Lynn assures him that the only reason they make him hide in the shed is so that nobody will find him and take him away. They care about him. Then she mentions that the cat juice was fake, because of nothing.
ALF starts hiccuping loudly again, causing Kate and Kate Sr. to run out to the shed, too. Brian is left without comment at the wedding. Even his own family can’t think of anything to do with him.
Anyway, they discover more lines on the parchment, and learn that another cure for Melmacian hiccups is raw spinach. Lynn leaves to get some and comes back in a matter of seconds with a fistful. They make him eat it, and the episode is over.
The short scene before the credits is Wizard Beaver and the new Mrs. Kate Sr. Beaver leaving for their honeymoon. We didn’t get to see the wedding at all. Well, we saw the beginning, I guess, but then ALF made some noise and we went to the shed, to spend the rest of the episode with a puppet who had the hiccups.

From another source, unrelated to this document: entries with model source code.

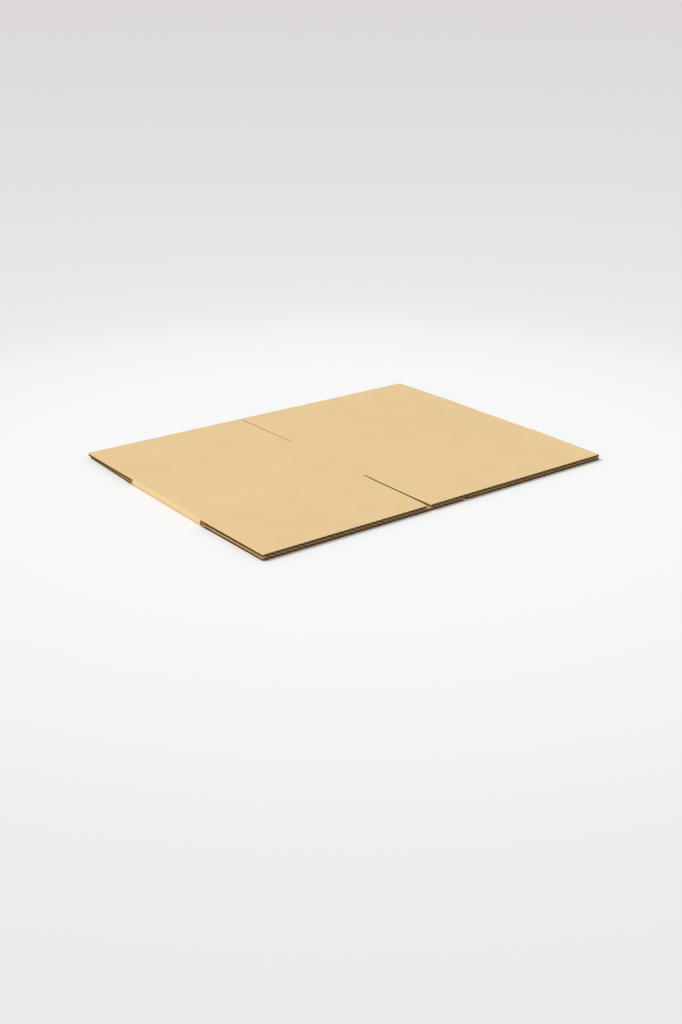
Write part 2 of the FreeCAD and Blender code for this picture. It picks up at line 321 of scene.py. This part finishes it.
# The flaps
# Each flap is board with both liners and the wavy medium between them. Its far end is cut across
# the flutes and shows them open; the medium and the liners' faces inside the board are painted
# near-black brown as painted shade in the flute channels, and only the medium's cut end keeps its
# own pale colour. Its sides are cut by the slotting blades, which pinch the liners together.
SLOT_ROOT = wide_low.x - narrow_high.x
SLOT_MOUTH = 7.0 * MM
FLAP_TAPER = (SLOT_MOUTH - SLOT_ROOT) / 2
FRONT_SLOT_X = -24.4 * MM
FRONT_SLOT = 1.9 * MM
REAR_SLOT_X = -24.0 * MM
REAR_SLOT = 0.8 * MM
FLAP_START = CREASE_Y + SLOT_OVERRUN
FLAP_END = -narrow_low.y
UPPER_BOW = -0.2 * MM
LOWER_BOW = 0.08 * MM
BOWS_PER_METRE = 7
LINER = 0.28 * MM
LINER_STEPS = 4
LINER_ROWS = 14
FRAY = 0.10 * MM
FRAYS_PER_METRE = 1400
FRAY_SET_BACK = 0.6
MEDIUM = 0.28 * MM
MEDIUM_STEPS = 14
MEDIUM_ROWS = 10
WAVE_FULLNESS = 0.22
SLOT_WALL_SHADE_REACH = 3.4 * MM
BLADE_PINCH = 0.32 * MM
BLADE_REACH = 2.4 * MM
BLADE_START = 14.0 * MM
TRIM_PINCH = 0.10 * MM
TRIM_REACH = 3.0 * MM
FLARE_POWER = 6
CRUSH_REACH = 14.0 * MM
CRUSH_FLAT = 0.05
CRUSH_SKEW = 0.22 * MM
CRUSH_SET_BACK = 0.12 * MM
LEVEL_SHARE = 0.4
END_SHARE = 0.6
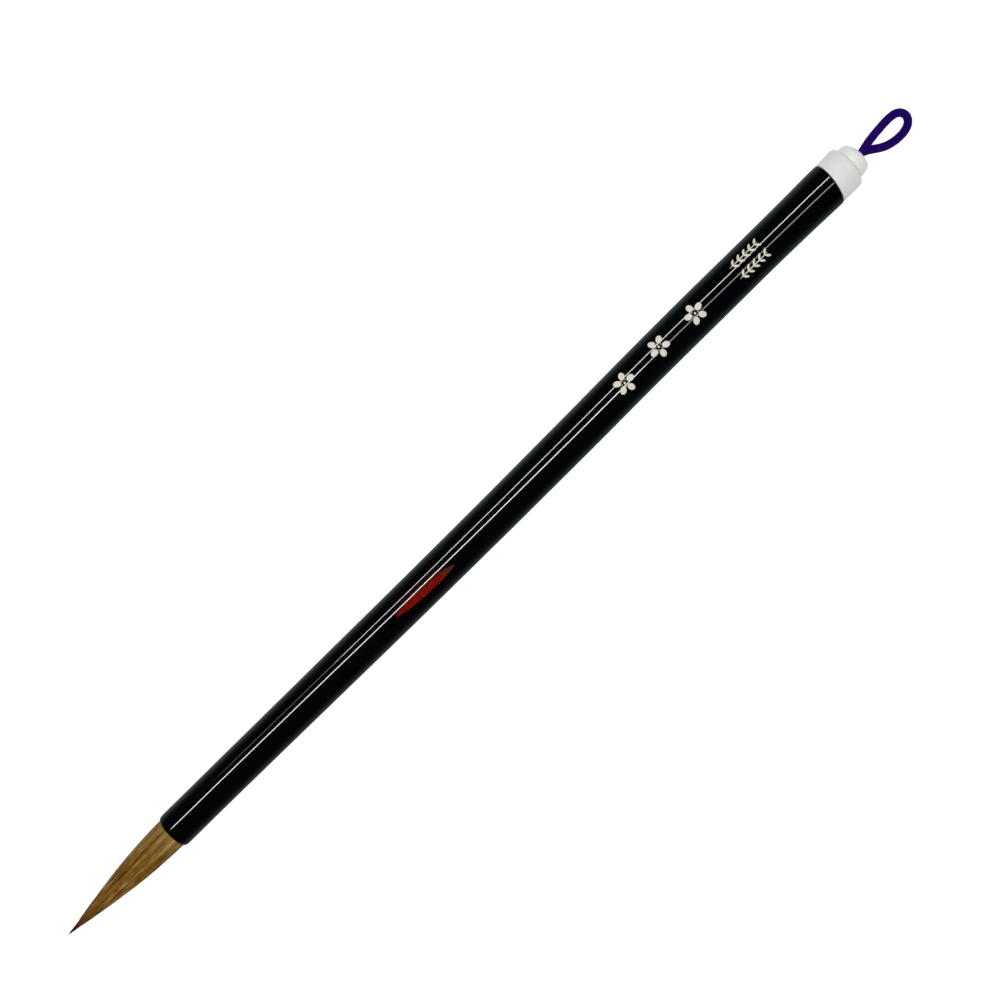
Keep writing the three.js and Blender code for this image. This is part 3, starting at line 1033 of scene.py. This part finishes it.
def add_room():
    """Dim light from all round for the gloss: darkest overhead, and brighter low down."""
    world = bpy.data.worlds.new("studio")
    room = Nodes(world)
    _, y, z = room.split(room.node("TexCoord").outputs["Generated"])
    side = room.span(y, -0.5, 0.9, 0.19, 0.34)
    strength = room.mix(room.span(z, 0.3, -0.9), (ROOM_ABOVE,) * 3, side)
    sky = room.nodes["Background"]
    sky.inputs["Color"].default_value = (0.78, 0.9, 1.0, 1)
    room.links.new(strength, sky.inputs["Strength"])
    bpy.context.scene.world = world


def add_light(name, place, size, power, turn=0.0, **visible):
    """An area light that faces down. Its place is from the point under the camera, in metres."""
    data = bpy.data.lights.new(name, "AREA")
    data.shape = "RECTANGLE"
    data.size, data.size_y = size
    data.energy = power
    light = bpy.data.objects.new(name, data)
    light.location = in_frame(*AIM) + Vector(place)
    light.rotation_euler.z = turn
    for kind, seen in visible.items():
        setattr(light, "visible_" + kind, seen)
    bpy.context.scene.collection.objects.link(light)


def add_tube(name, start, end, width, radiance):
    """A slanting tube lamp, which only shows as a line in the gloss."""
    start, end = Vector(start), Vector(end)
    run = end - start
    middle = (start + end) / 2
    power = radiance * math.pi * run.length * width
    add_light(name, (*middle, LAMP_HEIGHT), (run.length, width), power,
              math.atan2(run.y, run.x), diffuse=False, transmission=False)


def add_studio():
    bpy.context.scene.view_settings.view_transform = "Standard"
    add_room()
    add_light("soft_box", (0, 0.1, 1.0), (2.4, 2.2), 26.0, glossy=False)
    # Each lamp: where it starts, changes brightness and ends along the brush, and its offset
    # across it halfway.
    lamps = {
        "far_tube": ((-0.3, -0.17, 0.4), 0.465, (3.5, 24.0), 0.036),
        "near_tube": ((-0.3, 0.107, 0.4), 0.043, (26.0, 8.0), 0.032),
    }
    for name, (stops, offset, radiances, width) in lamps.items():
        ends = [(x, offset + LAMP_SLANT * x) for x in stops]
        for part, radiance in enumerate(radiances):
            add_tube(f"{name}_{part}", ends[part], ends[part + 1], width, radiance)
    add_floor()


# --- Assembly -------------------------------------------------------------------------------

add_camera()
violet = cord_paint()
loop, loop_line = hanging_loop(violet)
knot = end_knot(violet)
lacquered_handle(lacquer_paint(), bamboo_paint())
moulded_cap(cap_paint())
tuft()
binding_thread()
root_seal()
adhesive = plain_paint("adhesive", (0.52, 0.4, 0.19), (0.72, 0.6, 0.34), 1.2, 0.35, 0.04)
glue_bed(adhesive)
cap_glue(adhesive)
printed_ornament()
add_studio()
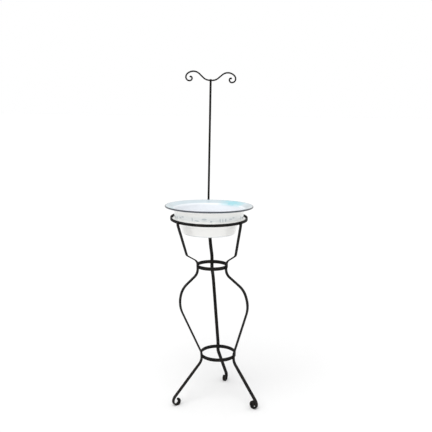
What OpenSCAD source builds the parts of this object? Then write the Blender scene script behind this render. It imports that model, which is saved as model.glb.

For an episode in which Kate Sr. gets married, they sure didn’t want to write anything about Kate Sr. getting married.
Maybe if she was actually a character it would have been easy. But she’s not. So it was DIFFICULT DIFFICULT LEMON DIFFICULT
I recently read something online from a fan of ALF saying that season four is by far the worst. I didn’t read any specifics, but hot damn, if even the fans were disappointed by the final season — if this was considered at least passable in their eyes, and they still thought season four was garbage — we’re in for a hell of a ride.
Melmac Facts: Willie and Kate got married in 1967, in her mother’s house. ALF had an Uncle Tinkle and was once mauled by a Pit Gnarf. Melmacians have only 10 major organs, eight of which are stomachs. ALF has a tattoo. On Melmac, Pop-eye the Sailor Man is considered a geek. So…I guess they did get Earth entertainment up there?
—–
* Barring shows like M*A*S*H* or Red Dwarf or something, in which there are uniforms or a general scarcity of outfits in keeping with the show’s context.
** The boxes, which we’ve seen before, are actually labelled ORBIT GUARDS, even though I think the Orbit Guard is only ever referred to in the singular. Maybe a relic of an earlier draft? Or some boner the props department pulled that nobody gave a shit about correcting? YOU DECIDE
*** Yet another thing ALF went back to grab instead of helping anybody else flee the exploding planet. This might be an interesting list to keep track of…
**** It’s called A Furry Home Companion, and I’m not sure if I’m embarrassed or not for laughing at that.